What you will do: Find how many lines of the listing include the string "three", and report only that figure.
-- Start Given data --
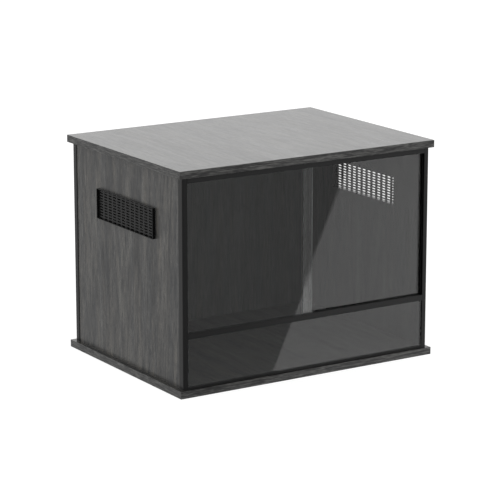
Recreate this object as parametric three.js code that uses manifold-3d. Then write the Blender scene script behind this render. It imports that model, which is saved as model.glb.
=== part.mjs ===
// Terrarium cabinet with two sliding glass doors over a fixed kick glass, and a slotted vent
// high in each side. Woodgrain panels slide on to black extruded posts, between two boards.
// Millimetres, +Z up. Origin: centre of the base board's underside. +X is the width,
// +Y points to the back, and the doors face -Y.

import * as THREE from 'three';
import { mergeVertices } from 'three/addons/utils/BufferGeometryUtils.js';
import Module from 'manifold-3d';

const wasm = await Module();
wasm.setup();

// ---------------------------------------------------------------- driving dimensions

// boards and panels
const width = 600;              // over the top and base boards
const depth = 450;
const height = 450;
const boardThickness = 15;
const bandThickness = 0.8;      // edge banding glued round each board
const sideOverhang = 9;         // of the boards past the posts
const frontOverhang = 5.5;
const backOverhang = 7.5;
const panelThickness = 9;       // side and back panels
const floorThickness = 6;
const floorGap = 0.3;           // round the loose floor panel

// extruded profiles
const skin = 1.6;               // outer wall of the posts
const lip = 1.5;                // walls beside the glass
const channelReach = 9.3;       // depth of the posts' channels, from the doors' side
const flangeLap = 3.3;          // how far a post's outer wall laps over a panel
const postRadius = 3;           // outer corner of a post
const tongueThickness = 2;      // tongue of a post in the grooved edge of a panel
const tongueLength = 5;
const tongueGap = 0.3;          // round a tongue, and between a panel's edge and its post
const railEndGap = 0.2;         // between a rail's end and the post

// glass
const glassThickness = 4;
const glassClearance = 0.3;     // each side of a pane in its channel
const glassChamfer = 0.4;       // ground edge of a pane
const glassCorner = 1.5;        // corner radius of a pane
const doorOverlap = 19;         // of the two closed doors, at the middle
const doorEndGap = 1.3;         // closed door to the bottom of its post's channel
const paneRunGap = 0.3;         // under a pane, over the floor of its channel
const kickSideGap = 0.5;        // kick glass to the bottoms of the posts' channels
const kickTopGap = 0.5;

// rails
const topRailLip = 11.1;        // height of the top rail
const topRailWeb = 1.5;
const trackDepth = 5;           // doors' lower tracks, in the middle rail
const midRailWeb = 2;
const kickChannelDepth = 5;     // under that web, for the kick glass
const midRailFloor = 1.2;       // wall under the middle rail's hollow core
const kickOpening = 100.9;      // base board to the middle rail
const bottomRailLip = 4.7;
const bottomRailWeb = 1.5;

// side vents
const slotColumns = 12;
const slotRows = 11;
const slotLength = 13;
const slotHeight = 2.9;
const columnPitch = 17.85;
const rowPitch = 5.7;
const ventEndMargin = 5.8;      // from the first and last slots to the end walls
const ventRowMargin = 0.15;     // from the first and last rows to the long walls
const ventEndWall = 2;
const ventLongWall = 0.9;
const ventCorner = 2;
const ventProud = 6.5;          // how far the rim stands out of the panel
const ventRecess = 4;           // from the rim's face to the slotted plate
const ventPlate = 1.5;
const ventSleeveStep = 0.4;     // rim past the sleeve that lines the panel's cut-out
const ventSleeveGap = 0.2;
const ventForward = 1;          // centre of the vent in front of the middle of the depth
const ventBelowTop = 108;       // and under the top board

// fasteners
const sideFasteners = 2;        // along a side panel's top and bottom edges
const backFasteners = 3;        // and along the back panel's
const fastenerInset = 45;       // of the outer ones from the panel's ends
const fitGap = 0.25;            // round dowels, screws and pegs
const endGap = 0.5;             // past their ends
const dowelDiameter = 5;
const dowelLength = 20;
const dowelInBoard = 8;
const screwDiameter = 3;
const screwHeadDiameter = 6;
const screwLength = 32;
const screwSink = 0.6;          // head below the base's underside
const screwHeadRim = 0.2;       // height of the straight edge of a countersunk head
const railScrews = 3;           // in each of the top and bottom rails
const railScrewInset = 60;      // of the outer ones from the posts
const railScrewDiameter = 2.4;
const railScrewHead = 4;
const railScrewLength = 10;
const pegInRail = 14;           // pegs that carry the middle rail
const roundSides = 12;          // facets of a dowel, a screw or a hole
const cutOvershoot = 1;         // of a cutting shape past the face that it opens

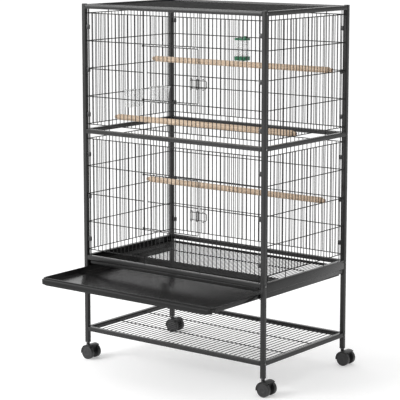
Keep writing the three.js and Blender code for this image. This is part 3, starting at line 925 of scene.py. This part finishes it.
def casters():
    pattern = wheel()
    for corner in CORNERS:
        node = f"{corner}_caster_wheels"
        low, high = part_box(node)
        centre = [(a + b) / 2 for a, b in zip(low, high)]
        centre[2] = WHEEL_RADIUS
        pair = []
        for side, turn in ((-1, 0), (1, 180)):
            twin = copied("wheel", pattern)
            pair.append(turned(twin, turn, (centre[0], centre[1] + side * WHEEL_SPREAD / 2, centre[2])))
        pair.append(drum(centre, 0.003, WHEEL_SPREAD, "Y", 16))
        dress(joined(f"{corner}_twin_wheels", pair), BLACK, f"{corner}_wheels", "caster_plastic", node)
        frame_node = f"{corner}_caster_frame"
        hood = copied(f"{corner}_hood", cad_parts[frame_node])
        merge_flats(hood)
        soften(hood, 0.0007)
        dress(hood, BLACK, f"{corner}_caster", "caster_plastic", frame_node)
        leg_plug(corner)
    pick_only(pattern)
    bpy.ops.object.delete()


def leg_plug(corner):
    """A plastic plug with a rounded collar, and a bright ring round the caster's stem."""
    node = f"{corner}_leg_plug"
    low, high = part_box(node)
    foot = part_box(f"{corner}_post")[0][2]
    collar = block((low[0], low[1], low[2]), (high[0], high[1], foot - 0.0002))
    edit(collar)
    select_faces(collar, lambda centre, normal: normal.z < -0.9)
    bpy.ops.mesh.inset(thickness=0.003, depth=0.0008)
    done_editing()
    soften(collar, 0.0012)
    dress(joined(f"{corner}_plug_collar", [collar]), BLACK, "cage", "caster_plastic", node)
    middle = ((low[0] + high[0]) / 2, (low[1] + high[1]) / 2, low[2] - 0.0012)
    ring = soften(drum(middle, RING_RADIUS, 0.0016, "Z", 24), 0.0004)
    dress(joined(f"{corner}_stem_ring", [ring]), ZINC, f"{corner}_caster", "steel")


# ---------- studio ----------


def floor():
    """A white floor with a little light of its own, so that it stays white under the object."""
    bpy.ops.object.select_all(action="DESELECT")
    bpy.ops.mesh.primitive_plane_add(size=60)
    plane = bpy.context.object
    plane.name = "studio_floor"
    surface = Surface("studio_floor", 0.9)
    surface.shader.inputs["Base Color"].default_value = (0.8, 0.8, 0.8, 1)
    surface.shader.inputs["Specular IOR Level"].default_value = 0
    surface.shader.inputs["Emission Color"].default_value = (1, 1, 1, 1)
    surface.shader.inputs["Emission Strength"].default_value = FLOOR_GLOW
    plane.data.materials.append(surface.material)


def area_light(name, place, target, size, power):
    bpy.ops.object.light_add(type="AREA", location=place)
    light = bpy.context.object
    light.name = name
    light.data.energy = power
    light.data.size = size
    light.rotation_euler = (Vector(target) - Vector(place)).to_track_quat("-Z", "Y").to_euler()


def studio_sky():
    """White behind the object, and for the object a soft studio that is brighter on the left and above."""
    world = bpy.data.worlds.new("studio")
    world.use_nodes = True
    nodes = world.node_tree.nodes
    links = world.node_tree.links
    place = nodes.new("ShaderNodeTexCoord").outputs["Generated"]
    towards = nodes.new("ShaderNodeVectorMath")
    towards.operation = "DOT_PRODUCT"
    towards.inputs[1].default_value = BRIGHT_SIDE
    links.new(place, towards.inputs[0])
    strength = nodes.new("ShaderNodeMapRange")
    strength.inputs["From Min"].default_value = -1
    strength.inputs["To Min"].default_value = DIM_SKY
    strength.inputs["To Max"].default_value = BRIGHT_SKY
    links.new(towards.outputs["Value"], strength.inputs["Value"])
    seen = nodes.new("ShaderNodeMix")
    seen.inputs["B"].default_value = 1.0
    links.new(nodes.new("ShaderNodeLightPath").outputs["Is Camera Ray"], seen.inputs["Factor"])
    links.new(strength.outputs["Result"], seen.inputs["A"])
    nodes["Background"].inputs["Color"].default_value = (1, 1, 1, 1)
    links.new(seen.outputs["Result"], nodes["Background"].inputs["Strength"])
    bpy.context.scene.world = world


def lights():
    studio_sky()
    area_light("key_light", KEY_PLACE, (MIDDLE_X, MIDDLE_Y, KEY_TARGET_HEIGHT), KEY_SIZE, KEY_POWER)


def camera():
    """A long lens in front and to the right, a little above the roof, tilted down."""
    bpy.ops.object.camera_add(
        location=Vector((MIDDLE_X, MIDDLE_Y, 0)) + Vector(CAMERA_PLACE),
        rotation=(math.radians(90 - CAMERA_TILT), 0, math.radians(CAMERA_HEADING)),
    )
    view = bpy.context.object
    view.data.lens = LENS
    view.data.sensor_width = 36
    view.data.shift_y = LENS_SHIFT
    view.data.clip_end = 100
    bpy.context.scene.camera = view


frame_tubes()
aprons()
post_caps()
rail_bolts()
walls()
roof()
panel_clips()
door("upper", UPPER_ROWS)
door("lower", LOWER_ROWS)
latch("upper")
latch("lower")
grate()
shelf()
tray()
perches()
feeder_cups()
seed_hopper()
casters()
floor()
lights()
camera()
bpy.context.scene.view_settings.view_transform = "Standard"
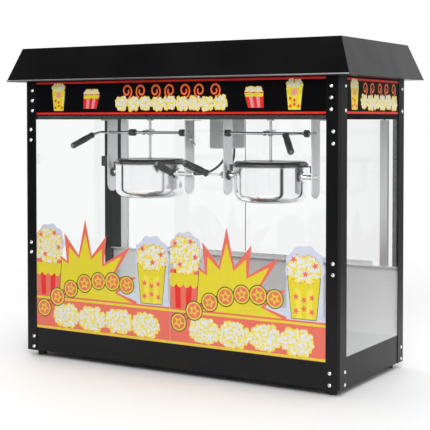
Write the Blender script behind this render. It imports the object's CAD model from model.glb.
-- End Given data --
Output for this task: 4